In the later part of the winter semester the sixth edition of the Program of Priestly Formation was promulgated. When the document became available I named two committees to review the formation program, which will cover the Propaedeutic, Discipleship and Configuration Phases of seminary formation while the Vocational Synthesis Phase will be reviewed by the MDiv Committee.

The faculty and staff will be asked for input once the formation team completes their initial study.

Accreditation is upon us. Thank you for all the work you have done in the self-study process for HLC and ATS. The work is on time and going well. I look forward to welcoming our visitors in 2023 and ‘24. 2023 and ‘24.

John Lajiness - Director of Admissions

Dr. Kevin Clarke - Dean of Institute of Lay Ministry

Analise Jenkins - temporary assistant to the Dean of Institute of Lay Ministry (while Natalia Gambin is on maternity leave)

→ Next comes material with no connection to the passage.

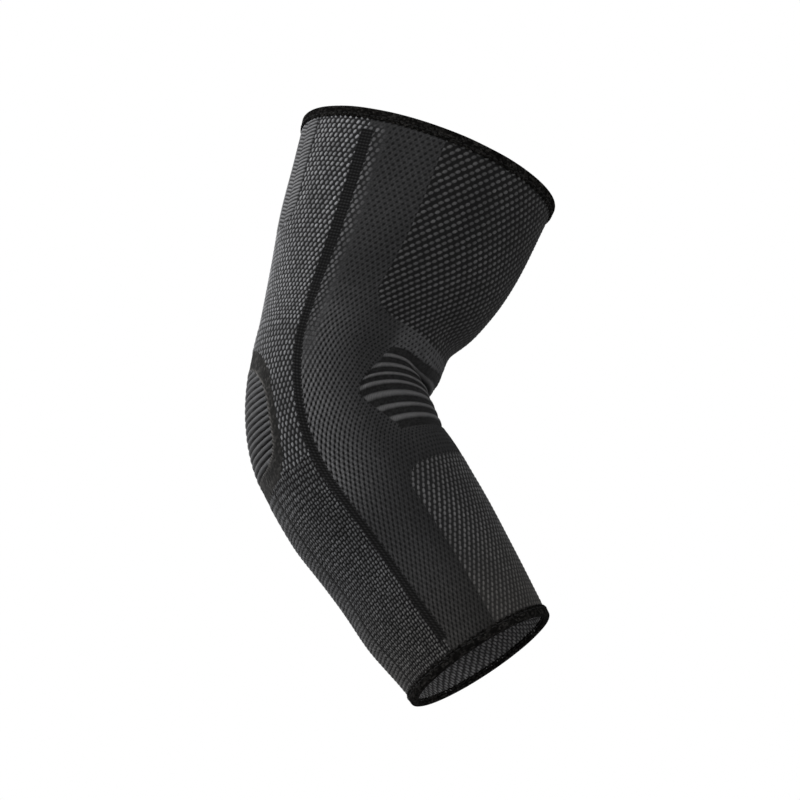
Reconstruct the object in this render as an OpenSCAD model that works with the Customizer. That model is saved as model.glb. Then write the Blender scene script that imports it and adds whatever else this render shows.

Retirement announcement for Ann Marie Connolly - effective at the end of 2022

We have started the search to find a new Director of Finance

Three Board of Trustee members have come to the end of their terms - Mrs. Denise Bertin-Epp, Mr. Ken Svoboda and Mr. Jeffrey Wagoner

Welcome to our two newly named board members - Mr. John Hale, President of Corporate Travel and Mr. Robert Schwartz, Senior Vice President of Ave Maria Mutual Funds

Our total number of Seminarians for this year is 105 and we are pleased and blessed to welcome men discerning the priesthood from the Archdiocese of Louisville, Kentucky to our community.